Capital punishment is murder. It really doesn't matter how you look at it. The end result
is still the same. "What is the difference between the state killing and an individual
killing" (Moral Arguments 1). It adds up to be the same end result. It is "one more dead
body, one more set of grieving parents, and one more cemetery slot. When we execute
someone, we are sending a profound message of cynicism" about the value of human life
(Moral Arguments 2). "Every time we execute someone," we are sinking to the same level as
the killer (Moral Arguments 2). "The American people have blood on their hands, and it
will stay there until we finally remove this barbaric practice from our nation" (Moral
Arguments 2).


One of the most apparent reasons the death penalty should be executed is the possibility
of error. "Researchers Radelet and Bedau found 23 cases since 1900 where innocent people
were executed" ("Innocence and the Death Penalty" 1). "Since 1973, over eighty people have
been released from death row with evidence of their innocence" (Innocence and the Death
Penalty 1). Statistics say that of the three-thousand six hundred people on death row
right now, at least one hundred of them are innocent (Capital Punishment 1). When an
innocent person is executed, the real killer is still on the streets ready to victimize
someone else (Pragmatic Arguments 1). The most important problem is that when an innocent
person is executed, they represent another human being who did not deserve to die.
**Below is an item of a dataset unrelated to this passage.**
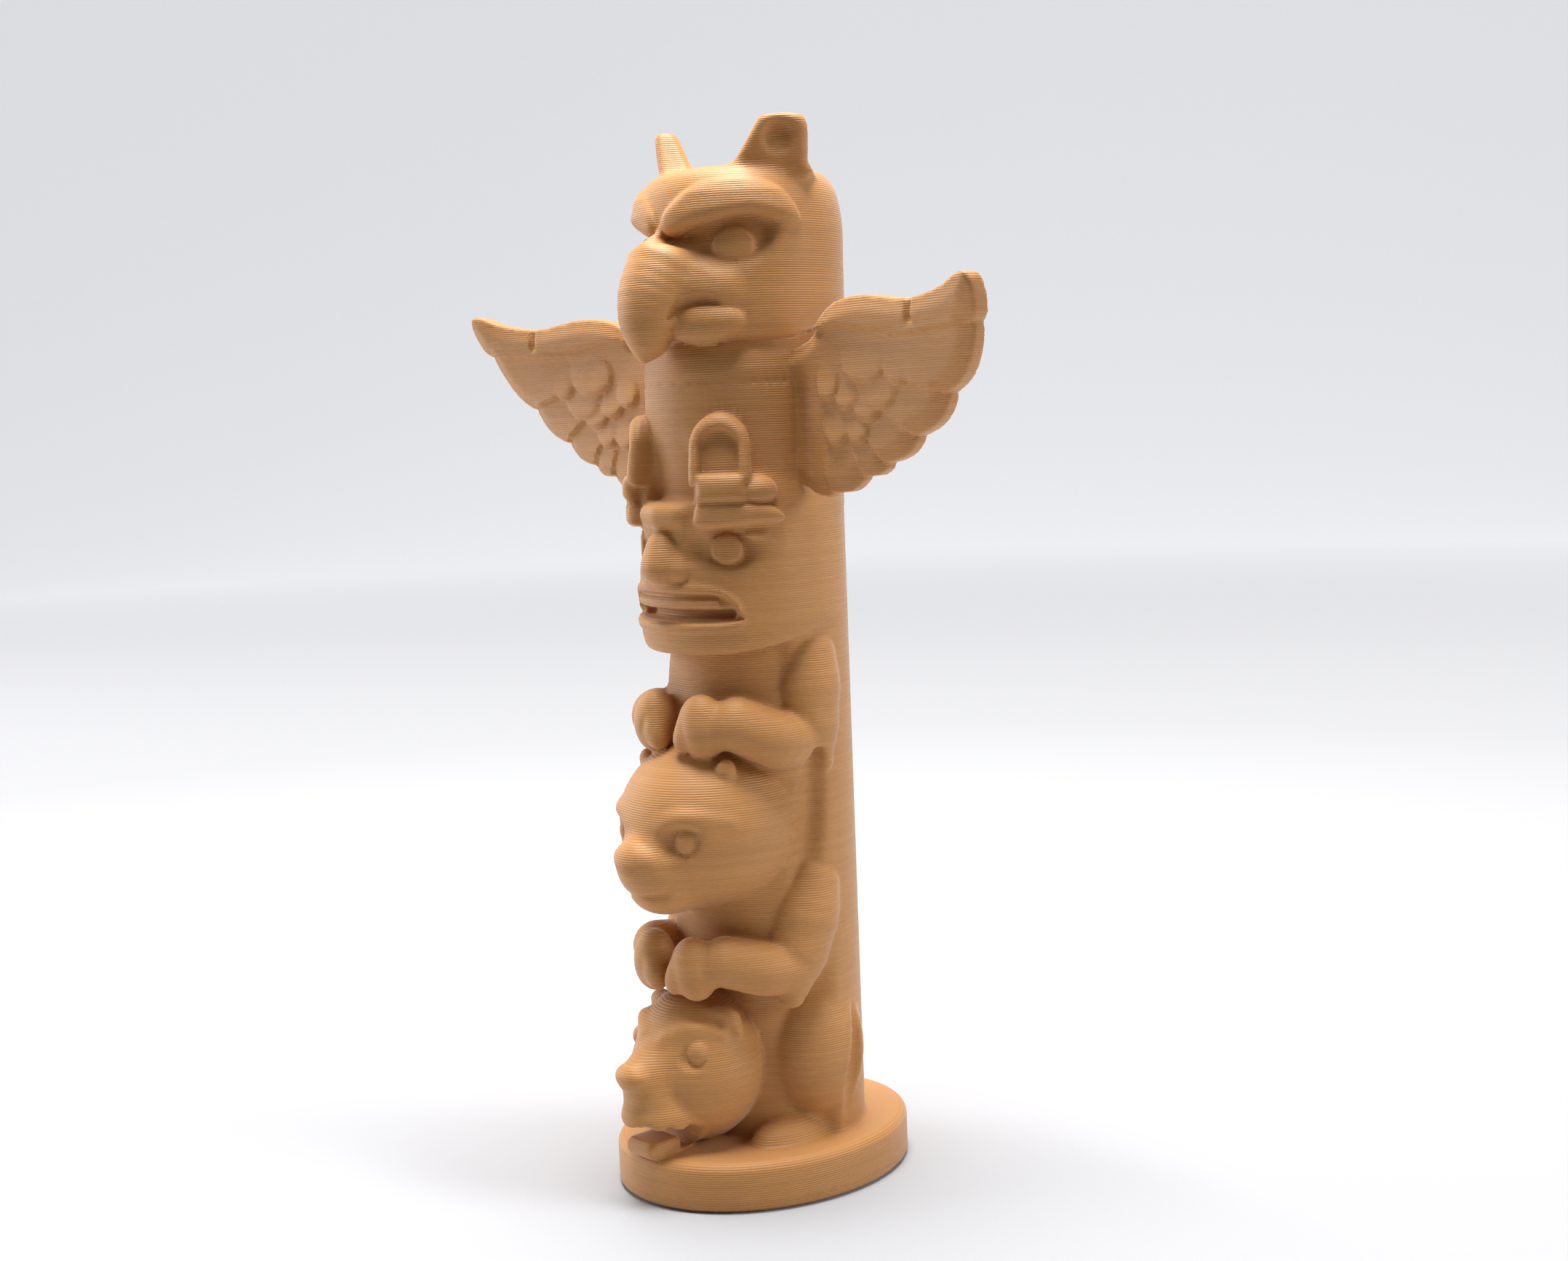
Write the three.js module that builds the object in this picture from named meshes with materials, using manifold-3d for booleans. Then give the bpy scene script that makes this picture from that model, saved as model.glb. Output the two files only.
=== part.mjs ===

"It is impossible to say with certainty whether capital punishment significantly reduces
the incidence of heinous crimes" (President's Commission on Law Enforcement and
Administration of Justice 143). The United States has one of the highest crime rates and
we are the only western nation that still allows the death penalty (Pragmatic Arguments
1). "A 1995 Hart Research Poll of police chiefs in the United States found that the
majority of the chiefs do not believe that the death penalty is an effective law
enforcement tool" (Fight the Death Penalty 3). These police chiefs rated reducing drug
abuse the highest at 31%, better economy at 17%, simplifying court rules at 16%, longer
prison sentences at 15%, more police officers at 10%, reducing guns at 3%, and expanding
the death penalty at 1% (Fight the Death Penalty 3). "The theory behind the deterrence
doctrine is flawed itself" (Pragmatic Arguments 1). Most murderers don't examine the
possibility of capital punishment before they commit a crime. The theory of deterrence
can't be proven and should be thrown out when talking about the positives of capital
punishment.


The cost is also another important factor when dealing with an issue like capital
punishment. "Death row is not now, not has it ever been, a more economical alternative to
life imprisonment, " said Spangenberg and Walsh in an article in the Loyola of Los Angeles
Law Review (Pragmatic Arguments 1). "A study by the NY State Defenders Association showed
that the cost of a capital trial ALONE is more than double the cost of life imprisonment"
(Pragmatic Arguments 1). "It is estimated that tax payers spend about three million
dollars per corpse while a life sentence costs about half of that" (Death 2). A condemned
inmate stands a better chance of dying from old age than from the death penalty, because
they live on death row for so long before they are actually executed. This should show our
country and the people in it that we are spending too much money for the honor of the
death penalty (Death 2). "Ending the death penalty would mean that we could use the money
saved; roughly five and a half billion dollars to better empower the police or to fund
programs that stop killers before they kill" (Death 2).


Another factor in discussing capital punishment is the fact that we couldn't kill them all
even if we tried. "Today, the death row population has grown to more than three thousand
six hundred convicts and about three hundred prisoners per year join this group"
(Greenberg 217). Our system of capital punishment is very random and not conducted in a
frequent pattern (Greenberg 219). If we can't execute them all, then how can we justify
executing any of them (Death 1)? "Last year we executed just under one hundred people. At
that rate, it would take over thirty-six years to kill just those on death row today"
(Death 1).


"In the last six years, there have been an average of forty-six executions per year. The

previous six years saw an average of eighteen per year. The six years previous to that saw

a measly average of eight per year. Using these numbers and the rough estimate that the

number of executions doubles every six years, the next time that Haley's Comet streaks

through the sky, there will be approximately 700,000 executions that year. That would

translate to just around 1.3 executions every minute" ("Net Monkey's Death Penalty Page"

2).

If this happens, our country might just become a country of mass executions.

The fight against capital punishment continues and will do so for a long time. If the
American people understood all of the factors against capital punishment including; racial
issues, murder, the possibility of error, weakness of deterrence, the cost, and the fact
that we couldn't kill them all if we tried, than more people might be against the death
penalty. The death penalty is based upon revenge against the murderer. All it adds up to
at the end of the day is another corpse to bury.